Based on the results of due diligence, lawyers prepare a report indicating the identified risks and measures to eliminate them (if possible). Having studied it, the investor can change the Term sheet (if significant risks affecting the cost are identified), and the startup can take measures to eliminate risks to increase its estimates and register investments quicker.
Standard forms of documents are not always suitable for the parties: the implementation of all the provisions of the Term sheet often requires a complex change in the internal documents of the startup, which is quite difficult to do without special knowledge.
Investors usually provide draft documents. A lawyer, speaking from this side, can prepare draft documents, most accurately reflecting the essence of the agreements of the parties. The set of documents may differ depending on the Term sheet, the stage of investment, the country the startup is registered in and the applicable law. The task of a lawyer is to choose the best solution and agree on it with the parties.
In practice, it may become clear already when coordinating the documents that the investor or startups understand the implementation of certain provisions from the Term sheet differently. In this case, the lawyer takes over the negotiation process.

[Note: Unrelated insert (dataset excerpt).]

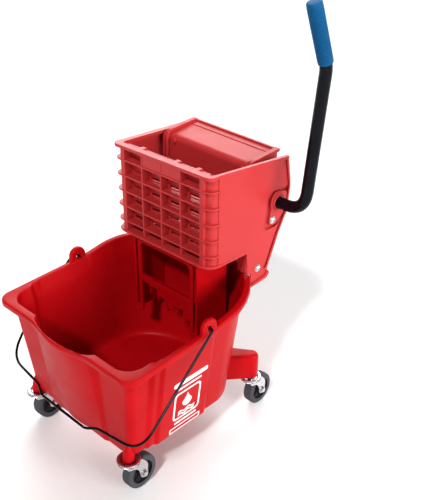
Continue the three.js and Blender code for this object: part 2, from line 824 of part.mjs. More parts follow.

On the part of the startup, they check the documents for compliance with the Term sheet and make sure that the agreements of the parties are reflected in the documents correctly. If necessary, they explain and clarify separate provisions of the prepared documents.
As a result, the parties receive working investment instruments that reflect the essence of the agreements. After the completion of the investment round, the documents can be used for future deals (taking into account the changes made to the Term sheet, based on the characteristics of the startup).
This block of questions, as a rule, includes registering a deal, shares (if applicable), amendments to constituent documents, as well as compliance with the conditions for closing a deal by a startup and / or investor.
By understanding how each of the tools used works, a lawyer can evaluate the practical implementation of an investment deal.